If the installer has to install over a layer of shingles, “perfect” depth will be more difficult to judge consistently because the installer is now dealing with a “shingle sandwich” instead of just the base layer and the roofing material.
*If you're not looking to replace a roof but give it an updated look, read this guide on whether you can paint shingles*
Covers Up Unknown Problems
The biggest reason not to do a roof overlay is that you never know exactly what you are covering up. Leaks in roofs can go undetected for years, resulting in rotten sheathing and even rotted rafters and trusses, not to mention mold. As a roofing contractor, due to these liability and warranty reasons, I will not ever do a roof overlay for a customer – the risk is just too significant.
If there is a leak issue present that is not resolved and continues to occur, to fix it, you will have to remove the metal and shingle layers to find the base layer that is the issue. This process can be costly – especially if the metal layer is a standing seam. With standing seam metal, you cannot simply remove one or two panels because of how they are interlocked – thus, the roof often must be torn off back to the edge of that plane of the roof.
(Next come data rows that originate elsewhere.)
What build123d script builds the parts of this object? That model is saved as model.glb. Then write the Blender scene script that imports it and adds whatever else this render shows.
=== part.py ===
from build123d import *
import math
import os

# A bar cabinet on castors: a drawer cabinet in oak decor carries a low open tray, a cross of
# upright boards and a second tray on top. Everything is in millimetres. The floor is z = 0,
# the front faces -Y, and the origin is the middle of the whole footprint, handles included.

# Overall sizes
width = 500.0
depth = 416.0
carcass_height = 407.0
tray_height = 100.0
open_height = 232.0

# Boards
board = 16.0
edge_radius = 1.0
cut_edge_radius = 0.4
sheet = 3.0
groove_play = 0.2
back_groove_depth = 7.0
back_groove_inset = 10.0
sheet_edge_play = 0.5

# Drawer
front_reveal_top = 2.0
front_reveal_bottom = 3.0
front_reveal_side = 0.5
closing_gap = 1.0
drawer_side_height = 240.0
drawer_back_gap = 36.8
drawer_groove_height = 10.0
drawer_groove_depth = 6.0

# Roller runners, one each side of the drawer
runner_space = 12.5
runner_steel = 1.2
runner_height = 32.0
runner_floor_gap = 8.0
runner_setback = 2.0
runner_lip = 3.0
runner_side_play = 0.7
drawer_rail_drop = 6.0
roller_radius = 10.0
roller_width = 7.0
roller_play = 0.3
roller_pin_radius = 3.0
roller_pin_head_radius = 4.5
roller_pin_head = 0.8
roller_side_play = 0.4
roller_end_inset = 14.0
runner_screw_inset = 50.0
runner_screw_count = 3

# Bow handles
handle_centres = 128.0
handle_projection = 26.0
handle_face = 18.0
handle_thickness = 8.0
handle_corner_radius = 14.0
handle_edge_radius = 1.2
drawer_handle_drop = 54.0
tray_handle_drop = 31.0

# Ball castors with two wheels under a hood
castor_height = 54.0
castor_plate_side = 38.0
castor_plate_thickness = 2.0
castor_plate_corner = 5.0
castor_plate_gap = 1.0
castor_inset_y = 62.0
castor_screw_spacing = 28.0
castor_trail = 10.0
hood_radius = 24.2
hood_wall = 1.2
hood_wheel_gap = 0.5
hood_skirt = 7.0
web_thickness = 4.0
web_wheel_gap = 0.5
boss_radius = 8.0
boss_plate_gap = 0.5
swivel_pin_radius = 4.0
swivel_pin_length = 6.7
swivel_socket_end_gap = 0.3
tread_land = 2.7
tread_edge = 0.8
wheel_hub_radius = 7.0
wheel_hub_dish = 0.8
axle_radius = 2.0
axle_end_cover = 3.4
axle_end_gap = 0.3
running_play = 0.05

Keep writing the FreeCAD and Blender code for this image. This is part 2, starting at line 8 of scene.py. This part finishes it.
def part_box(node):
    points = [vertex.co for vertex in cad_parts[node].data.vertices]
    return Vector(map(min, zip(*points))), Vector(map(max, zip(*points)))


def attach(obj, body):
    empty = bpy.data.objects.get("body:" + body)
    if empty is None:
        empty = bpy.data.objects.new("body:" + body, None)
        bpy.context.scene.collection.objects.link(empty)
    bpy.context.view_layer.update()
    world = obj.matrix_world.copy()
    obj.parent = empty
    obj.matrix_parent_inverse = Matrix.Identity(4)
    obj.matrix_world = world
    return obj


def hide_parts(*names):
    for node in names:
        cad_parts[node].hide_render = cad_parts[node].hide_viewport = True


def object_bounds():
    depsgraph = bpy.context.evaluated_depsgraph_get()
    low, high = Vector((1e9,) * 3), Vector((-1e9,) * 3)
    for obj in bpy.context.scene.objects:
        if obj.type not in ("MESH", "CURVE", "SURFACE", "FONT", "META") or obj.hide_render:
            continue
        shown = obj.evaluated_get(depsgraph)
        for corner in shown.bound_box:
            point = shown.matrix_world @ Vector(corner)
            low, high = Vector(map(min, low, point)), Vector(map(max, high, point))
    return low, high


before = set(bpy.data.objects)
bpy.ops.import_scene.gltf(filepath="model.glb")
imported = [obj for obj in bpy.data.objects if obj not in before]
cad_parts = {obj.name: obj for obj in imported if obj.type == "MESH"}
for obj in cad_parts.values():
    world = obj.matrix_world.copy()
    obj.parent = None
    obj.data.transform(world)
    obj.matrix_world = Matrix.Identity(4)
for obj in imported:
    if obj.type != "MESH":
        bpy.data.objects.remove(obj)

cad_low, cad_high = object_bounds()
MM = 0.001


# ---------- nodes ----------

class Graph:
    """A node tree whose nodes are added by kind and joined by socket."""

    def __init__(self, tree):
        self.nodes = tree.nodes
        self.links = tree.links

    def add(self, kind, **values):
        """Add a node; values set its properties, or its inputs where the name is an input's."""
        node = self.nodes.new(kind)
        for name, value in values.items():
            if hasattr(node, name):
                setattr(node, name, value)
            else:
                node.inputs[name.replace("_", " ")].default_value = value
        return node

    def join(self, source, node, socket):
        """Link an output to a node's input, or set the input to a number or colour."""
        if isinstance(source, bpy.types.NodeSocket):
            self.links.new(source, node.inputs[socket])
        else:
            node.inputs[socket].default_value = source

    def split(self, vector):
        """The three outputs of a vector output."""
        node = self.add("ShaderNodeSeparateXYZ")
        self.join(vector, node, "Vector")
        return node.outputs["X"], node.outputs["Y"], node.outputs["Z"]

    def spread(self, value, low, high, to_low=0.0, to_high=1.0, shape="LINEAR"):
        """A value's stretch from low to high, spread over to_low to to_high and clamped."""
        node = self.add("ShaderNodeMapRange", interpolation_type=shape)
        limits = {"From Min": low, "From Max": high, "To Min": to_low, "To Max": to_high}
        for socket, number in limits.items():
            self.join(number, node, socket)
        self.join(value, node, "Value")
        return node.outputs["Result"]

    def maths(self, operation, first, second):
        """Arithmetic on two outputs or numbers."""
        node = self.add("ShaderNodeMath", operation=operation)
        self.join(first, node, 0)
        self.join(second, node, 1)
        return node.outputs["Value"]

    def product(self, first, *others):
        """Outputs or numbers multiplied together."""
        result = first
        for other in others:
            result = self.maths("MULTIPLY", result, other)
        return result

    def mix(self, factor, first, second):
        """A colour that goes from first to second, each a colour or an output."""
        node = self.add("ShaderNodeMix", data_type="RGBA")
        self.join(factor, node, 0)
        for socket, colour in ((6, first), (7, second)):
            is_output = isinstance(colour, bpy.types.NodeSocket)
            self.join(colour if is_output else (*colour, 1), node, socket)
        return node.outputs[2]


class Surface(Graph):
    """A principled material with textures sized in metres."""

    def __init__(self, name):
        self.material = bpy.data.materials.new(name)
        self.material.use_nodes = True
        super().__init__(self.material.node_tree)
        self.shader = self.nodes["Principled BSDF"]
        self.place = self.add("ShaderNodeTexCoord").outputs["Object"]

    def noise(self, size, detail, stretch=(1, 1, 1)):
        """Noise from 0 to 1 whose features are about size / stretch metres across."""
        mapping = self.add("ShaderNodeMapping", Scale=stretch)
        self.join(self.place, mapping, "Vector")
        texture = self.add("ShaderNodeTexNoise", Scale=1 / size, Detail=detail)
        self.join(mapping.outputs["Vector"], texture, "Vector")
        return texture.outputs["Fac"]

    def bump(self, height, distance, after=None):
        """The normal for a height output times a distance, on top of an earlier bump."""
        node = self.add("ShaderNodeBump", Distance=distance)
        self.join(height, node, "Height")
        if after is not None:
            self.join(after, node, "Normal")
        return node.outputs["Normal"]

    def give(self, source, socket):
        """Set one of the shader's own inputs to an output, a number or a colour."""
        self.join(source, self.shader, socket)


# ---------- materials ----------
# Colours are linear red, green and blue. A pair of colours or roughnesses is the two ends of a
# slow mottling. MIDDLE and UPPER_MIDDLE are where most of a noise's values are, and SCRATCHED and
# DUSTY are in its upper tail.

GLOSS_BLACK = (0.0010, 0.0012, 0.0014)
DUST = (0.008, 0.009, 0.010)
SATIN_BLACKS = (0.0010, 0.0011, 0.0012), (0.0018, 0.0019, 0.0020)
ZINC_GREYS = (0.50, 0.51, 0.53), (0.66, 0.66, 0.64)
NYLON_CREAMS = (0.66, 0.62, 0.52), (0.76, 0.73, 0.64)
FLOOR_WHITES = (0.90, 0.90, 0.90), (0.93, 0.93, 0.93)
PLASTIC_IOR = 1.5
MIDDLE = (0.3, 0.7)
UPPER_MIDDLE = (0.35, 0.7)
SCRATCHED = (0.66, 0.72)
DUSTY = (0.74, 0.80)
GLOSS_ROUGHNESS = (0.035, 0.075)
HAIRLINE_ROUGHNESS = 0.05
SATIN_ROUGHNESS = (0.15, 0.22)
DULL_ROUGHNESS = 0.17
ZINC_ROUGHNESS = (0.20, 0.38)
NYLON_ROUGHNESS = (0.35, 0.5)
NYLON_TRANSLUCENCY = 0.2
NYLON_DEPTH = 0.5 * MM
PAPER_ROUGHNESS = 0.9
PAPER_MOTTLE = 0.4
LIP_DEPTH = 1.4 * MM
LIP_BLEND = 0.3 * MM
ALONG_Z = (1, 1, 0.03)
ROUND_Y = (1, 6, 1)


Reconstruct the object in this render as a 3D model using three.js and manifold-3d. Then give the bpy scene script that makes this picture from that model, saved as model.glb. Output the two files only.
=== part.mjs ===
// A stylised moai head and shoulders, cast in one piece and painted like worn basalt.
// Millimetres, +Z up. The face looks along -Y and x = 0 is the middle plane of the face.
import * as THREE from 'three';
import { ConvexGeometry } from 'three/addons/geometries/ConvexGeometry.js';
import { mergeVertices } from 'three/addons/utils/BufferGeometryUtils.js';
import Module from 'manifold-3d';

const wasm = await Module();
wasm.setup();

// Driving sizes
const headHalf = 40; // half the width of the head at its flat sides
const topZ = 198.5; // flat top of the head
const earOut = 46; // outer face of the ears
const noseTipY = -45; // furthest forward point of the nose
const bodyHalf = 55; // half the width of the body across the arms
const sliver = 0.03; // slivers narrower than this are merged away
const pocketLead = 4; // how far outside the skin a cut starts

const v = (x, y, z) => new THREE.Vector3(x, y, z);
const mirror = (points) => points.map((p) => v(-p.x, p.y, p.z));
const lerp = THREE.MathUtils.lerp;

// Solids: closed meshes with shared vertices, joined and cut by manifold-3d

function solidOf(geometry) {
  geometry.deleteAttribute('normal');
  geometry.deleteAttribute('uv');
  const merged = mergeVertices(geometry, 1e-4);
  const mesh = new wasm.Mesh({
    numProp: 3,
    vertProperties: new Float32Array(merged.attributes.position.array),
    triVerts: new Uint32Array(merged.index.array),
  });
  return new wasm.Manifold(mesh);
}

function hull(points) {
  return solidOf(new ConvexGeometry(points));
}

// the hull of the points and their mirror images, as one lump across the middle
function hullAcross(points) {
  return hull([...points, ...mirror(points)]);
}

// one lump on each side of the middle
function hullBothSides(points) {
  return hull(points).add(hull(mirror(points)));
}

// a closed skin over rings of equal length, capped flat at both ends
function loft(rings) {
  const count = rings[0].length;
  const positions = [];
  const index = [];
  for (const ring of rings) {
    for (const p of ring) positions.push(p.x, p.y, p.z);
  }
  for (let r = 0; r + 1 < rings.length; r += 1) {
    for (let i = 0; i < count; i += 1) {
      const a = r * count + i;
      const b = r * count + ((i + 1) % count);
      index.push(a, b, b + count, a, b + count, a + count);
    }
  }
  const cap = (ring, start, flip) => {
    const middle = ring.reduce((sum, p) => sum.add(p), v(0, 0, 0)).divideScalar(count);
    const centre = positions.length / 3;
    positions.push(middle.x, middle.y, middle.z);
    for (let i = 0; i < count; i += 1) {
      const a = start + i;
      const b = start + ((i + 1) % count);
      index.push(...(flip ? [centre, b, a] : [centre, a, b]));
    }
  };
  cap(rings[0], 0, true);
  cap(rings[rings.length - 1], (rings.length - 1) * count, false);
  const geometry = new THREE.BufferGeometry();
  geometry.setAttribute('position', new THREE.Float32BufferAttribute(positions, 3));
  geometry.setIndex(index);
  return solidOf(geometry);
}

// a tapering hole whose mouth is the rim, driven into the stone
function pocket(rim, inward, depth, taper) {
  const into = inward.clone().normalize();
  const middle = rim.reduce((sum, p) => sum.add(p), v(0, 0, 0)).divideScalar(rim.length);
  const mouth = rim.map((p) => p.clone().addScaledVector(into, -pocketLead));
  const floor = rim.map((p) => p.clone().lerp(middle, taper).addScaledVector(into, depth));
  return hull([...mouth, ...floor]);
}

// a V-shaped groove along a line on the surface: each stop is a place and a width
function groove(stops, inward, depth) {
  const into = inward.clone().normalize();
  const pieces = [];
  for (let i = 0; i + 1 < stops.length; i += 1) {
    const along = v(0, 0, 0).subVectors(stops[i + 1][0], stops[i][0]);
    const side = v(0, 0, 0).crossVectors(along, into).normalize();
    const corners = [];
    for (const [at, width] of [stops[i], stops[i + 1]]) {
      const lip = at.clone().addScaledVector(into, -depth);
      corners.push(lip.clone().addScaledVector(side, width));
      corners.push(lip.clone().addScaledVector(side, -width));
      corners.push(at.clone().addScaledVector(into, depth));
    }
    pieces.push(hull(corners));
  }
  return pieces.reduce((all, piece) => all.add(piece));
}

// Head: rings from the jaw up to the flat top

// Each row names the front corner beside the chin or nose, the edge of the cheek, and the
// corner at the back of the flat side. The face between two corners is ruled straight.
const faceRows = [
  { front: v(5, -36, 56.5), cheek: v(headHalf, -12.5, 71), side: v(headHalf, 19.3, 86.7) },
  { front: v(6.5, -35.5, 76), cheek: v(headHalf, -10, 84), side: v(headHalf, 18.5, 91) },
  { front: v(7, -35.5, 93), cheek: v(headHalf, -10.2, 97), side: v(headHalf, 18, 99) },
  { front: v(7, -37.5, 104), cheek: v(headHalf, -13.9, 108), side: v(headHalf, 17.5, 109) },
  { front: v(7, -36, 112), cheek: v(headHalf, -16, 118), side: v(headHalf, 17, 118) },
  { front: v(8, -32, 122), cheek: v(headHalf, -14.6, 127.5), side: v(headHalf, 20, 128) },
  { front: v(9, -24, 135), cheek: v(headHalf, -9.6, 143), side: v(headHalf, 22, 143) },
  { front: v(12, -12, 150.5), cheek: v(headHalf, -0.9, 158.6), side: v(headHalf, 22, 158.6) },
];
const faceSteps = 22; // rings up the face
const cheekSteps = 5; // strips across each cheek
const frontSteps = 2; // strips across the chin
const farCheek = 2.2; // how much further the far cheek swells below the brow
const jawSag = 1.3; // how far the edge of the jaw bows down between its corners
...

If you decide to do an overlay, be cautious about trapping condensation under the new metal roof. You might consider laying down furring strips to provide a gap between the two roofs for better airflow and ventilation.
Should You Install Metal Roofs Over Asphalt Roofs?
Overall, yes, you can do an overlay of a asphalt roof with a metal roof, and lots and lots of people do it. In my experience, the risk is not worth the minimal savings incurred by burying the old roof, and I would personally advise against it. Roofs can be extremely expensive investments, especially metal roofs (metal roofing panels are expensive). At the end of the day, you will have a far better product if you do it right and exert the extra time and money before you install a metal roof.
Similar to the debate over installing architectural shingles over 3-tab shingles, it's better to just tear off first.